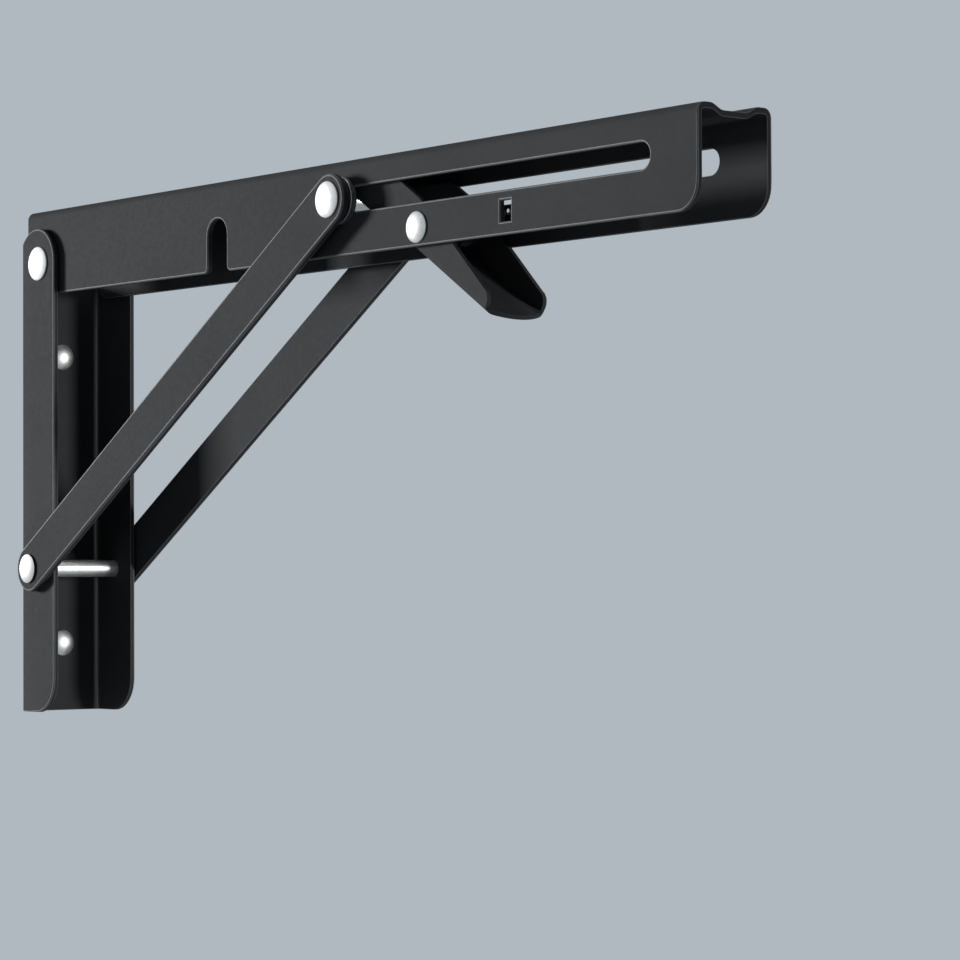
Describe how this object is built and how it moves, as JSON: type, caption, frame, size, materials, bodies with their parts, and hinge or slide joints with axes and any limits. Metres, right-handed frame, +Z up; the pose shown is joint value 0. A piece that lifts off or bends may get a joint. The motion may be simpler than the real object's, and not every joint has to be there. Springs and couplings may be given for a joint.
{
  "type": "folding shelf bracket",
  "caption": "Folding shelf bracket: a channel arm hinged on a wall plate, held level by a pair of flat struts and a sprung release lever.",
  "frame": {"origin": "on the wall face of the wall plate, halfway between the wall screw holes", "axes": "+X out from the wall along the open arm, +Z up along the wall, +Y across the bracket to the right of someone facing the wall"},
  "size_m": [0.3, 0.037, 0.148],
  "materials": {
    "black_powder_coat": "satin black powder coat on pressed steel",
    "plated_rivet": "bright nickel-plated steel",
    "zinc_washer": "zinc-plated steel",
    "spring_wire": "drawn and plated spring wire"
  },
  "bodies": {
    "wall_plate": {"wall_plate": "black_powder_coat", "hinge_pin": "plated_rivet", "hinge_washer_left": "zinc_washer", "hinge_washer_right": "zinc_washer", "strut_pin": "plated_rivet", "strut_washer_left": "zinc_washer", "strut_washer_right": "zinc_washer"},
    "arm": {"arm_channel": "black_powder_coat", "lever_rivet": "plated_rivet", "lever_washer_left": "zinc_washer", "lever_washer_right": "zinc_washer", "lever_spring": "spring_wire"},
    "struts": {"strut_left": "black_powder_coat", "strut_right": "black_powder_coat", "strut_stud_left": "plated_rivet", "strut_stud_right": "plated_rivet"},
    "slide_pins": {"slide_pin_left": "plated_rivet", "slide_pin_right": "plated_rivet", "slide_washer_left": "zinc_washer", "slide_washer_right": "zinc_washer"},
    "lever": {"release_lever": "black_powder_coat"}
  },
  "joints": [
    {"name": "arm_fold", "type": "hinge", "parent": "wall_plate", "child": "arm", "pos_m": [0.0112, 0, 0.0693], "axis": [0, 1, 0], "range_deg": [0, 90]},
    {"name": "strut_swing", "type": "hinge", "parent": "wall_plate", "child": "struts", "pos_m": [0.0102, 0, -0.02055], "axis": [0, 1, 0], "range_deg": [0, 120.2]},
    {"name": "pin_slide", "type": "slide", "parent": "arm", "child": "slide_pins", "axis": [1, 0, 0], "range_m": [0, 0.1182]},
    {"name": "lever_release", "type": "hinge", "parent": "arm", "child": "lever", "pos_m": [0.1935, 0, 0.0651], "axis": [0, 1, 0], "range_deg": [-32, 0], "stiffness_Nm_per_rad": 0.06, "springref_deg": 17.19, "deforming": ["lever_spring"]}
  ],
  "couplings": [
    {"joint": "strut_swing", "follows": "arm_fold", "ratio": 1.3346},
    {"joint": "pin_slide", "follows": "arm_fold", "m_per_rad": 0.075211}
  ]
}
· · · · · · ·
• _What this task involves_: Your task is to quote the listing above word for word.

• _Answer_:
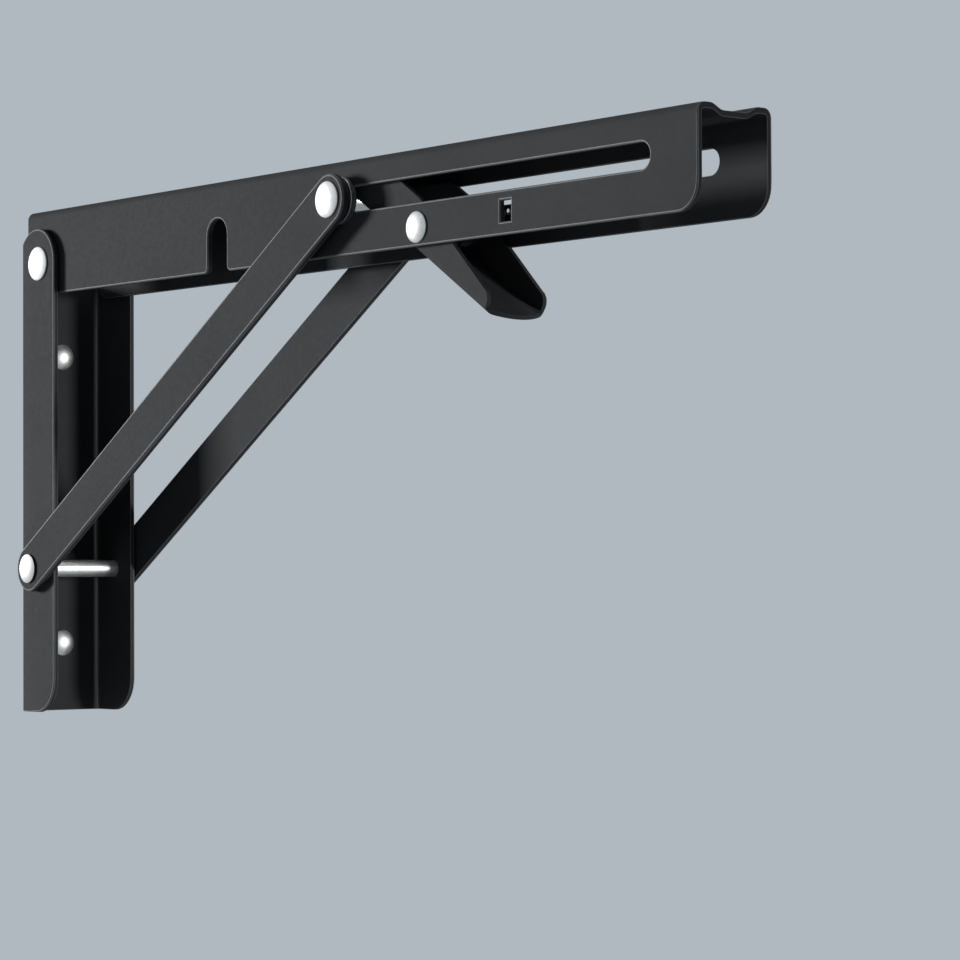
Describe how this object is built and how it moves, as JSON: type, caption, frame, size, materials, bodies with their parts, and hinge or slide joints with axes and any limits. Metres, right-handed frame, +Z up; the pose shown is joint value 0. A piece that lifts off or bends may get a joint. The motion may be simpler than the real object's, and not every joint has to be there. Springs and couplings may be given for a joint.
{
  "type": "folding shelf bracket",
  "caption": "Folding shelf bracket: a channel arm hinged on a wall plate, held level by a pair of flat struts and a sprung release lever.",
  "frame": {"origin": "on the wall face of the wall plate, halfway between the wall screw holes", "axes": "+X out from the wall along the open arm, +Z up along the wall, +Y across the bracket to the right of someone facing the wall"},
  "size_m": [0.3, 0.037, 0.148],
  "materials": {
    "black_powder_coat": "satin black powder coat on pressed steel",
    "plated_rivet": "bright nickel-plated steel",
    "zinc_washer": "zinc-plated steel",
    "spring_wire": "drawn and plated spring wire"
  },
  "bodies": {
    "wall_plate": {"wall_plate": "black_powder_coat", "hinge_pin": "plated_rivet", "hinge_washer_left": "zinc_washer", "hinge_washer_right": "zinc_washer", "strut_pin": "plated_rivet", "strut_washer_left": "zinc_washer", "strut_washer_right": "zinc_washer"},
    "arm": {"arm_channel": "black_powder_coat", "lever_rivet": "plated_rivet", "lever_washer_left": "zinc_washer", "lever_washer_right": "zinc_washer", "lever_spring": "spring_wire"},
    "struts": {"strut_left": "black_powder_coat", "strut_right": "black_powder_coat", "strut_stud_left": "plated_rivet", "strut_stud_right": "plated_rivet"},
    "slide_pins": {"slide_pin_left": "plated_rivet", "slide_pin_right": "plated_rivet", "slide_washer_left": "zinc_washer", "slide_washer_right": "zinc_washer"},
    "lever": {"release_lever": "black_powder_coat"}
  },
  "joints": [
    {"name": "arm_fold", "type": "hinge", "parent": "wall_plate", "child": "arm", "pos_m": [0.0112, 0, 0.0693], "axis": [0, 1, 0], "range_deg": [0, 90]},
    {"name": "strut_swing", "type": "hinge", "parent": "wall_plate", "child": "struts", "pos_m": [0.0102, 0, -0.02055], "axis": [0, 1, 0], "range_deg": [0, 120.2]},
    {"name": "pin_slide", "type": "slide", "parent": "arm", "child": "slide_pins", "axis": [1, 0, 0], "range_m": [0, 0.1182]},
    {"name": "lever_release", "type": "hinge", "parent": "arm", "child": "lever", "pos_m": [0.1935, 0, 0.0651], "axis": [0, 1, 0], "range_deg": [-32, 0], "stiffness_Nm_per_rad": 0.06, "springref_deg": 17.19, "deforming": ["lever_spring"]}
  ],
  "couplings": [
    {"joint": "strut_swing", "follows": "arm_fold", "ratio": 1.3346},
    {"joint": "pin_slide", "follows": "arm_fold", "m_per_rad": 0.075211}
  ]
}